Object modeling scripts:
-- Begin --

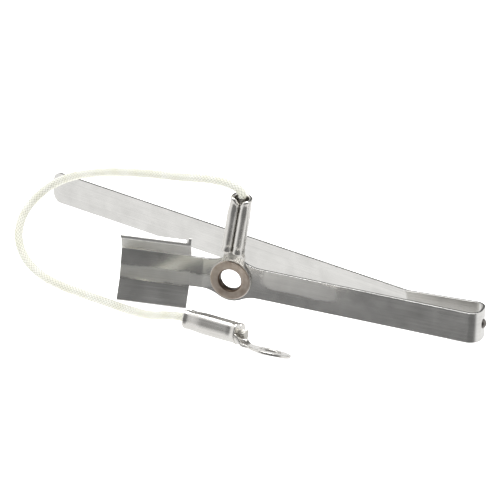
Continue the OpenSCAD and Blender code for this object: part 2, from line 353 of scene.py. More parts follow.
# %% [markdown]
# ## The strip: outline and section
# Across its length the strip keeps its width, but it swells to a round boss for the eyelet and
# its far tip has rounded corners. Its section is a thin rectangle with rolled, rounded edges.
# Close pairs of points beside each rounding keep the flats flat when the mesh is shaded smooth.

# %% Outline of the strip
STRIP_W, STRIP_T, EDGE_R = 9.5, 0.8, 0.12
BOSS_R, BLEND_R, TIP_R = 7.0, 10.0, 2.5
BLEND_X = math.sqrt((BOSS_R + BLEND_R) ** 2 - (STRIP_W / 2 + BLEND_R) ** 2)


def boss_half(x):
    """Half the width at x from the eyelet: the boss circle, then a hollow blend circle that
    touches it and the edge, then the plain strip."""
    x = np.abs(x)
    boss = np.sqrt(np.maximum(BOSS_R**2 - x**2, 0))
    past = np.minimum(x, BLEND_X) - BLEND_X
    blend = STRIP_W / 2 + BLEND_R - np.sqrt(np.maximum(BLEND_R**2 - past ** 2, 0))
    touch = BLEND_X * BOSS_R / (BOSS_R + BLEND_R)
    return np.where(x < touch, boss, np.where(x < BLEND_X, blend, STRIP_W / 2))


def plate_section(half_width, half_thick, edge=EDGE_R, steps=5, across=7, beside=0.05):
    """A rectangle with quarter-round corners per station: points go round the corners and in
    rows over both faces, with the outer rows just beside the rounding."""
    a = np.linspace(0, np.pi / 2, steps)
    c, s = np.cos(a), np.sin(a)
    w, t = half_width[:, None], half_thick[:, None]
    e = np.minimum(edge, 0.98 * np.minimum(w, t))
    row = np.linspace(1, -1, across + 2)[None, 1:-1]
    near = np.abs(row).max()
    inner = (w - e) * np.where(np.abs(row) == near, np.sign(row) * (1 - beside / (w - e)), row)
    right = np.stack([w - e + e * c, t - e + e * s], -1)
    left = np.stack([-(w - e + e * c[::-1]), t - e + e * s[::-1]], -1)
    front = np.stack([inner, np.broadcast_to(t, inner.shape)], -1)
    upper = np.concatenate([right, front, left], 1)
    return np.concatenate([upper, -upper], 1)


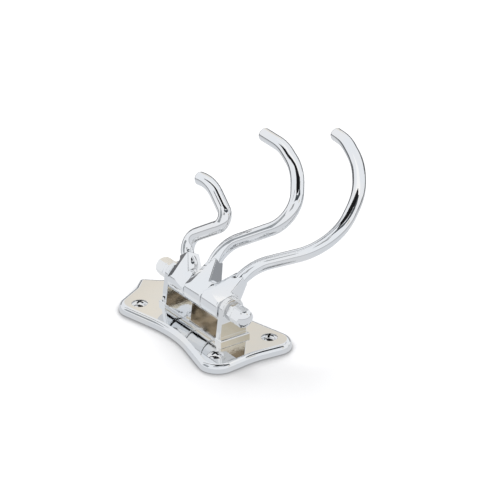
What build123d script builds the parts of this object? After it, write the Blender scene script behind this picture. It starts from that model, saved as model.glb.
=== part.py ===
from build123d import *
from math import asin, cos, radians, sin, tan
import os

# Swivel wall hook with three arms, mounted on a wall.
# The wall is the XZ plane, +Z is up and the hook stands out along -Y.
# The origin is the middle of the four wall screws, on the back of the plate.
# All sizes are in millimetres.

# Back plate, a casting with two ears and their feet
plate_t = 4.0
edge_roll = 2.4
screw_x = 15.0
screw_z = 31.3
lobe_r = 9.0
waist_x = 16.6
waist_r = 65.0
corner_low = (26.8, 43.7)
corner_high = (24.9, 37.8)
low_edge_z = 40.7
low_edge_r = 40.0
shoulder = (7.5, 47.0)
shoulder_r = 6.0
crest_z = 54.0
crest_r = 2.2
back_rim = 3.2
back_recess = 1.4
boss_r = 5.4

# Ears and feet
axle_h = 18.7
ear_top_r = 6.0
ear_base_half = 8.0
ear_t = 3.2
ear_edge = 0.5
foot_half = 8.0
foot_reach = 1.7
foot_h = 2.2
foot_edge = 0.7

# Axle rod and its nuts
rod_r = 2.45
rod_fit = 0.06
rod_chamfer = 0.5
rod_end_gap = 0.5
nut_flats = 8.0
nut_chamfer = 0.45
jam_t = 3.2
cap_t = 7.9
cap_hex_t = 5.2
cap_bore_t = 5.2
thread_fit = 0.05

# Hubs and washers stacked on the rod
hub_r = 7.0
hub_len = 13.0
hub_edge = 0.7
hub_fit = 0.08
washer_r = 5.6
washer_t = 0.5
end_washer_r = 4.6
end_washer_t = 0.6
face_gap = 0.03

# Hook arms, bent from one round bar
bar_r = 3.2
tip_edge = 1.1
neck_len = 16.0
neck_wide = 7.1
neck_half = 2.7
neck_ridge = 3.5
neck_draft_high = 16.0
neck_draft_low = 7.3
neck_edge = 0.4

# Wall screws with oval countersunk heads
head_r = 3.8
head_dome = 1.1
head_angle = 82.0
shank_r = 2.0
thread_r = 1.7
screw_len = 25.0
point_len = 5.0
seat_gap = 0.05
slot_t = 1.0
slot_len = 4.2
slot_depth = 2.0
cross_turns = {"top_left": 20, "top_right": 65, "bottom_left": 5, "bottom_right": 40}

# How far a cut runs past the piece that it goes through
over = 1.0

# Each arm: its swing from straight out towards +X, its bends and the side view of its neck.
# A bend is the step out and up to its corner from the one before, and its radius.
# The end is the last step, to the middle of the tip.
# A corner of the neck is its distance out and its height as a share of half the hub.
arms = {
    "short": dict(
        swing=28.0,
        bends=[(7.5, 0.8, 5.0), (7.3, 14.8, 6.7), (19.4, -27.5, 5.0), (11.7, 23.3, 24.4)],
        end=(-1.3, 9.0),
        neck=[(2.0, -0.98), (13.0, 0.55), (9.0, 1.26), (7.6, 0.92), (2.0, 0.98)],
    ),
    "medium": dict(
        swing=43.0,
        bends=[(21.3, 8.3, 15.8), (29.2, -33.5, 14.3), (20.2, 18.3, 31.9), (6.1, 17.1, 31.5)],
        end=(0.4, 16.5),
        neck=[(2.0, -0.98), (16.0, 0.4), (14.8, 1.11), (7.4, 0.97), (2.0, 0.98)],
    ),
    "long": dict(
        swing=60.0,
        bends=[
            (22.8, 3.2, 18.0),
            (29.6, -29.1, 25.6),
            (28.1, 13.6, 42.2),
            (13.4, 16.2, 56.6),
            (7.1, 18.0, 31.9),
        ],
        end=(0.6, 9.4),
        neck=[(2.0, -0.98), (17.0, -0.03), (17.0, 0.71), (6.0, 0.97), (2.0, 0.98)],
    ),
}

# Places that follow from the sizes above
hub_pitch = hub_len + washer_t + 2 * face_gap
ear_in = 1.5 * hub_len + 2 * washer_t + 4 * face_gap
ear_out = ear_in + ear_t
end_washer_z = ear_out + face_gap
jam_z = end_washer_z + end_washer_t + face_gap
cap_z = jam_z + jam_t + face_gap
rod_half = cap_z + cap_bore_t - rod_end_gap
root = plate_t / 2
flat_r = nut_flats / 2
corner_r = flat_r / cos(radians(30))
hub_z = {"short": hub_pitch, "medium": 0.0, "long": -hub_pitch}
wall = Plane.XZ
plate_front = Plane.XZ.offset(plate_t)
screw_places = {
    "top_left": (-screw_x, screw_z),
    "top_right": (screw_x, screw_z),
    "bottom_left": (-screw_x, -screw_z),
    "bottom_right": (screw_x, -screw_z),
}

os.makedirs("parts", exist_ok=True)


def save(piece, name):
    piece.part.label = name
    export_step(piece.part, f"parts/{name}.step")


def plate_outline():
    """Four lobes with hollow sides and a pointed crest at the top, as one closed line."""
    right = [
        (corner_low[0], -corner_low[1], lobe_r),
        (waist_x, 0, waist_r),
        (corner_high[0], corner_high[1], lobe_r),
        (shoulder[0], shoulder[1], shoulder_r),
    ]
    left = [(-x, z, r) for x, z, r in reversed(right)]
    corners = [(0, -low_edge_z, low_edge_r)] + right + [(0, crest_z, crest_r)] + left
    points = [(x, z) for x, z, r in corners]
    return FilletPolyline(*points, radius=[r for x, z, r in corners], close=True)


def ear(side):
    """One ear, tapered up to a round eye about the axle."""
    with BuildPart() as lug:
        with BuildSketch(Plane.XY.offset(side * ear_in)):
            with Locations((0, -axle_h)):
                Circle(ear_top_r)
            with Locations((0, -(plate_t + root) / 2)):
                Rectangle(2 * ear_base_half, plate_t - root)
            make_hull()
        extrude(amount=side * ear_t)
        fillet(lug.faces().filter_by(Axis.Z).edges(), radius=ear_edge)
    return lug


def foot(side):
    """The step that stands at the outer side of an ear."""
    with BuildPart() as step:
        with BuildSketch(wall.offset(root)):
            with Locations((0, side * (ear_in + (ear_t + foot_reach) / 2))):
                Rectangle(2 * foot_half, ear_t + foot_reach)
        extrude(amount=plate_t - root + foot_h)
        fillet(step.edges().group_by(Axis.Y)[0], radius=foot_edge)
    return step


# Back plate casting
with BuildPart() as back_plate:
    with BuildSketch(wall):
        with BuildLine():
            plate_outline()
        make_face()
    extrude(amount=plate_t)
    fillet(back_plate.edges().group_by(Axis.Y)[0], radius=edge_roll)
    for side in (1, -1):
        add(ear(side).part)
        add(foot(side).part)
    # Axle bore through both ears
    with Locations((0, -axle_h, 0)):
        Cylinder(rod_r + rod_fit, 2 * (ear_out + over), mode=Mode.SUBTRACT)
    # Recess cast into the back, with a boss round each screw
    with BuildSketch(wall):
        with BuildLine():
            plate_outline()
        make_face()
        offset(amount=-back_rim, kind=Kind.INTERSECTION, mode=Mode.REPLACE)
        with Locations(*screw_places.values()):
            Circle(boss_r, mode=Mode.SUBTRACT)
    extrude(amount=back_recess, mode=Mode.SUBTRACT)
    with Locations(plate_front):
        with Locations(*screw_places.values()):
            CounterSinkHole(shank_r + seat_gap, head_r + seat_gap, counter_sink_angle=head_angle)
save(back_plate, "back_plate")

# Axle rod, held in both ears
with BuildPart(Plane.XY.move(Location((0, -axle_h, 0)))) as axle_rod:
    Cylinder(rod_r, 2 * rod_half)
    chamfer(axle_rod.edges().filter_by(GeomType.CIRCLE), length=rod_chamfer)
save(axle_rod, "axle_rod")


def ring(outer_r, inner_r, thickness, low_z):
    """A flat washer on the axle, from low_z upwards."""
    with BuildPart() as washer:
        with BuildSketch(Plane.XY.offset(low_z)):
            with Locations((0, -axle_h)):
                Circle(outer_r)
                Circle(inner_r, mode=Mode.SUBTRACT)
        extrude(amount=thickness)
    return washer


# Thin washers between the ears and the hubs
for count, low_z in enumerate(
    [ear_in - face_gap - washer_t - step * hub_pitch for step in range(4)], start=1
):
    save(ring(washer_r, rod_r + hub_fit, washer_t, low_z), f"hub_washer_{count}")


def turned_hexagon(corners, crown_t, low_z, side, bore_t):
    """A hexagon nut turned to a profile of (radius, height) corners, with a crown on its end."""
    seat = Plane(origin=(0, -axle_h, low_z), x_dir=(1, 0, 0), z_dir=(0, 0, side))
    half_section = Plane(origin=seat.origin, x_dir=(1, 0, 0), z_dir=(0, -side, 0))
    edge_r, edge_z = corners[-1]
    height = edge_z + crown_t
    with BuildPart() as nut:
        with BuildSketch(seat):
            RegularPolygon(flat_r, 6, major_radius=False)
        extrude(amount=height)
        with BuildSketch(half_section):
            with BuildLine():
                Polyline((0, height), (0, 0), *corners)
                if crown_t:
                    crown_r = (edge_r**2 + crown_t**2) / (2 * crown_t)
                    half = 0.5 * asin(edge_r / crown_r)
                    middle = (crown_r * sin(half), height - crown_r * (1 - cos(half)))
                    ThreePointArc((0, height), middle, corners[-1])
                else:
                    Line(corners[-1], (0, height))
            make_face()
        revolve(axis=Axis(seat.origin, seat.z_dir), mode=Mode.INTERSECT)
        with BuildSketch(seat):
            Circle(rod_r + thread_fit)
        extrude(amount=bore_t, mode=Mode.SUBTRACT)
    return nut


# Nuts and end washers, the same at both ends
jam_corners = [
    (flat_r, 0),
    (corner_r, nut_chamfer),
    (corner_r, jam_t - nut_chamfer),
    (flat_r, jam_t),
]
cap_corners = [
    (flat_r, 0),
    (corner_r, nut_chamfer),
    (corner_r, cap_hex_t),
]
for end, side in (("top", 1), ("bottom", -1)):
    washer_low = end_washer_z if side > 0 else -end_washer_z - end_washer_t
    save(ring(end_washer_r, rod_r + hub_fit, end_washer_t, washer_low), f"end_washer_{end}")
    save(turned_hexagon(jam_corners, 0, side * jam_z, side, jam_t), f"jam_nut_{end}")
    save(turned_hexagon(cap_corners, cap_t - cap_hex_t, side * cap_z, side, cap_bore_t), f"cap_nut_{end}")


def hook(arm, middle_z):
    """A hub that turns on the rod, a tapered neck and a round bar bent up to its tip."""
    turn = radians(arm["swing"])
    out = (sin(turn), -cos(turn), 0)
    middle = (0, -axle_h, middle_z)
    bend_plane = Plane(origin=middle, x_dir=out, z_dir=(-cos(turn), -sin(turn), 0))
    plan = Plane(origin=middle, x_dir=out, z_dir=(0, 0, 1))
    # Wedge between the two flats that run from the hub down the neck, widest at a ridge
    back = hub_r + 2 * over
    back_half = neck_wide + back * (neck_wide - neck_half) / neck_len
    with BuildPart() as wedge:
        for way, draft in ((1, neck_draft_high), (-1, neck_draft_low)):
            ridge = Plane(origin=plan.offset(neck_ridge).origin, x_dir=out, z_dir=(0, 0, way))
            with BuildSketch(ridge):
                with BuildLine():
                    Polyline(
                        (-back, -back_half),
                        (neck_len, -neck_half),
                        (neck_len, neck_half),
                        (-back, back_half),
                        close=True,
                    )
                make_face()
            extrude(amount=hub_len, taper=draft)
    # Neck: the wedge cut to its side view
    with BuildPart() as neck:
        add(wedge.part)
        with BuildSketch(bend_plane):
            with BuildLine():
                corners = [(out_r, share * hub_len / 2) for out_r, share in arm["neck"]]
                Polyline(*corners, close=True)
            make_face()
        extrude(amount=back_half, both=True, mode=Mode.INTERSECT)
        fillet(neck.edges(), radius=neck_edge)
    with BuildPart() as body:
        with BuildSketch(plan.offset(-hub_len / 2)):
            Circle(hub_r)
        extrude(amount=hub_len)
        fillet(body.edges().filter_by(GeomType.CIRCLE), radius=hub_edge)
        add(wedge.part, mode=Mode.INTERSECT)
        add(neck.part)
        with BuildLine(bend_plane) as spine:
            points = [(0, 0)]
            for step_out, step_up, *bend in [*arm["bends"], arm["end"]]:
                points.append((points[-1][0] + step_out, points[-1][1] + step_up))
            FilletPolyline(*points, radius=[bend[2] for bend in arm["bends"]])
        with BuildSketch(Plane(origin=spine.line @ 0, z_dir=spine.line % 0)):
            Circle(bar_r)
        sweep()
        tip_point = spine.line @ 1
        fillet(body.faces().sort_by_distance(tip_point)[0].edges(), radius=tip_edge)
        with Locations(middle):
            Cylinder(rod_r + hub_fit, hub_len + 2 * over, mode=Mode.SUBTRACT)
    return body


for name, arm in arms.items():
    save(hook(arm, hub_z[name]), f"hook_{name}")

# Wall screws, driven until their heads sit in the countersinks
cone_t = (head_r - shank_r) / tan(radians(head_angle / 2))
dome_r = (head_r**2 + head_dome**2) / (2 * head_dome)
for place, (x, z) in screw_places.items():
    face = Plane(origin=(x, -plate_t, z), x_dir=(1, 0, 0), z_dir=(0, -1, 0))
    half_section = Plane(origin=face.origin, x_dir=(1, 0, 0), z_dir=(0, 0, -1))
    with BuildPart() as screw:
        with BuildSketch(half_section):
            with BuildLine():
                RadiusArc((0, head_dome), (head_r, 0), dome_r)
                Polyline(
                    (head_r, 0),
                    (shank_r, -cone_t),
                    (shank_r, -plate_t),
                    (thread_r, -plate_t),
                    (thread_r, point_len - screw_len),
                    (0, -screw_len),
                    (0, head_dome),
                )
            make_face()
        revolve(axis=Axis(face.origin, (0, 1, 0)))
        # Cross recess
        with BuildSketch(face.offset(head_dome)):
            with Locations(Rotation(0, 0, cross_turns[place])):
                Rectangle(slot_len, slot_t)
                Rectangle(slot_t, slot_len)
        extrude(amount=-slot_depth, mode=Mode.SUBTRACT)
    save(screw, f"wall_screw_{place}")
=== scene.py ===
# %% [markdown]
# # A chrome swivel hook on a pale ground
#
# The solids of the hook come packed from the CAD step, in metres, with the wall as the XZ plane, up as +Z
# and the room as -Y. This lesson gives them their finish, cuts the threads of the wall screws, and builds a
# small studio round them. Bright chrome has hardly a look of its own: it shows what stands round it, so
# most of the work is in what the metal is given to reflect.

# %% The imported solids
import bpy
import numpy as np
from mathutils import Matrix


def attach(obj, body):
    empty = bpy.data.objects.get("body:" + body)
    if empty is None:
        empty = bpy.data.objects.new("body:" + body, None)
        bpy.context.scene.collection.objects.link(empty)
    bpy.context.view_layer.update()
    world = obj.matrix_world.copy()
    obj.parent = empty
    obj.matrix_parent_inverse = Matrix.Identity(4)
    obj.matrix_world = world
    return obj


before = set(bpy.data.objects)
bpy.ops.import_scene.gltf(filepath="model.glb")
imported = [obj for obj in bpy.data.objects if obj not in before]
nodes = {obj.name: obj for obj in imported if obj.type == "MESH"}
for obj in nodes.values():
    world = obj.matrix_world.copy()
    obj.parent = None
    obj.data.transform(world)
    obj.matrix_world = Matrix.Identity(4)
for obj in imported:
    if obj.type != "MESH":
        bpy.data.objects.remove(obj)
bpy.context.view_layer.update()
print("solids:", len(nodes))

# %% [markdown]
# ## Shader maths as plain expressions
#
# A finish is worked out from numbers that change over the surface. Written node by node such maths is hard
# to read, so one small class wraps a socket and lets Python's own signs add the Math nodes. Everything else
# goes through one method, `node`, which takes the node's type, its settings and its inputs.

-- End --

Reproduce exactly the lines that run from the start of the records to the line with "BLEND_X = math.sqrt((BOSS_R", both included.

The result:
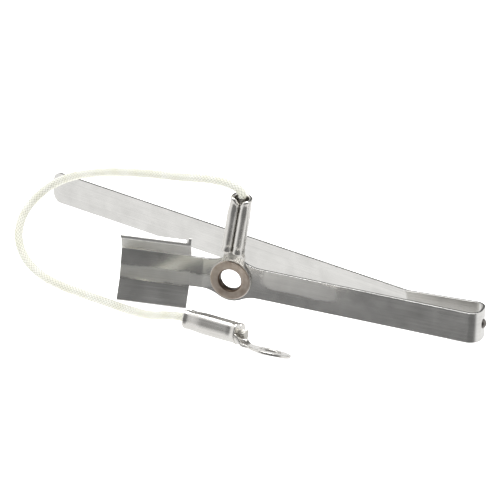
Continue the OpenSCAD and Blender code for this object: part 2, from line 353 of scene.py. More parts follow.
# %% [markdown]
# ## The strip: outline and section
# Across its length the strip keeps its width, but it swells to a round boss for the eyelet and
# its far tip has rounded corners. Its section is a thin rectangle with rolled, rounded edges.
# Close pairs of points beside each rounding keep the flats flat when the mesh is shaded smooth.

# %% Outline of the strip
STRIP_W, STRIP_T, EDGE_R = 9.5, 0.8, 0.12
BOSS_R, BLEND_R, TIP_R = 7.0, 10.0, 2.5
BLEND_X = math.sqrt((BOSS_R + BLEND_R) ** 2 - (STRIP_W / 2 + BLEND_R) ** 2)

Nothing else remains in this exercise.